Cette "nature" nous importe car notre vie en dépend. Si nous devons lutter contre le réchauffement climatique c'est dans le but d'éviter des catastrophes pour l'homme et pour assurer sa reproduction. "Mais aussi pour la diversité des espèces" répondra-t-on. Or pourquoi voudrait-on préserver la diversité des espèces sinon en dernière instance pour satisfaire l'homme? A quelle occasion préserve-t-on des espèces autrement que pour le plaisir humain ou pour son intérêt? Réintroduisons nous des bactéries, des scorpions ou des mygales dans la nature? va-t-on multiplier les méduses au bord des plages? Luttons nous pour la préservation du désert? certes non, plutôt contre son expansion  car ce milieu nous est hostile. "L'homme est la mesure de toutes choses" disait Protagoras, et l'homme est la finalité de toutes ses actions pourrait-on ajouter.

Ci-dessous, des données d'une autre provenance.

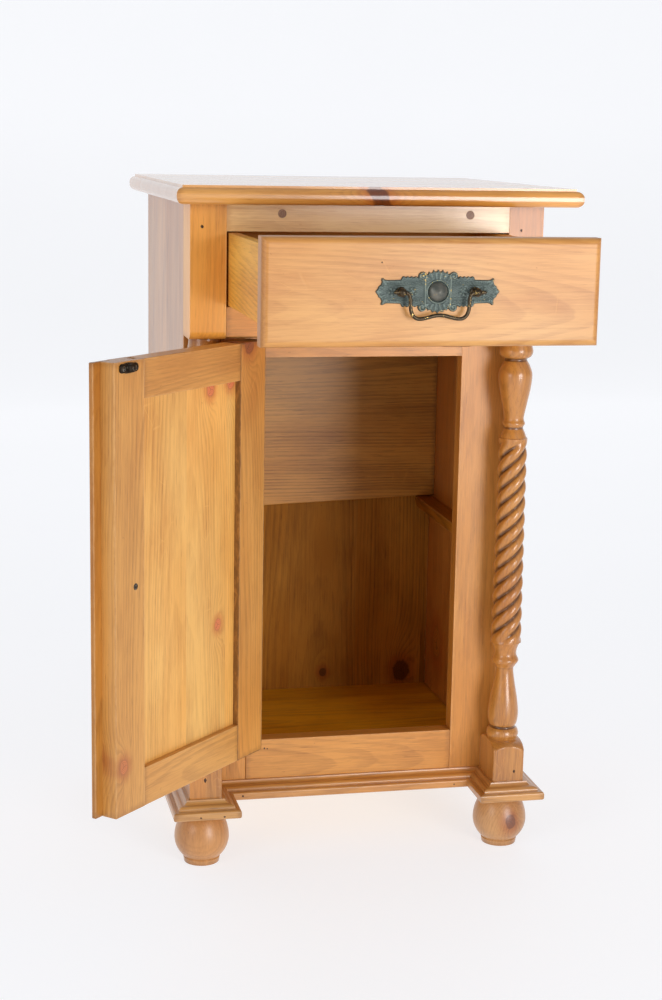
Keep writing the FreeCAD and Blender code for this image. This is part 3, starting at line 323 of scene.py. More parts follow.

Pourquoi faut-il diminuer la pollution des airs ou des eaux? Il s'agit en priorité de nous préserver en tant qu'humains qui respirons et buvons. Puis en second venir au secours des espèces inférieures de la 'scala naturae", que par hypocrisie et bonne conscience, nous prétendons aider alors que notre intérêt, que ce soit dans la nourriture ou dans la contemplation,  prime toujours. L'homme juge merveilleux les paysages terrestres, mais pourquoi veut-il les préserver? le paysage n'est pas un sujet, il ne souffre pas de sa propre disparition. Pourquoi nous lamentons nous de la disparition des glaciers? L'homme veut diminuer le CO2, se préoccupe-t-on des espèces qui tirent partie de l'augmentation de ce gaz?

Il n'y a pas de justice dans la nature, et ce que l'homme estime juste dans la lutte pour l'environnement se résume à ce qui lui est avantageux. La nature n'a aucun besoin d'être défendue, l'humanité au contraire, elle qui cause sa propre perte, a besoin des services d'un très bon avocat. Le problème ne réside pas dans l'exploitation de la nature ou dans le fait de la dominer, mais plutôt de le faire d'une manière durable sans scier la branche sur laquelle est assise l'humanité, et de gérer au mieux nos intérêts d'espèce.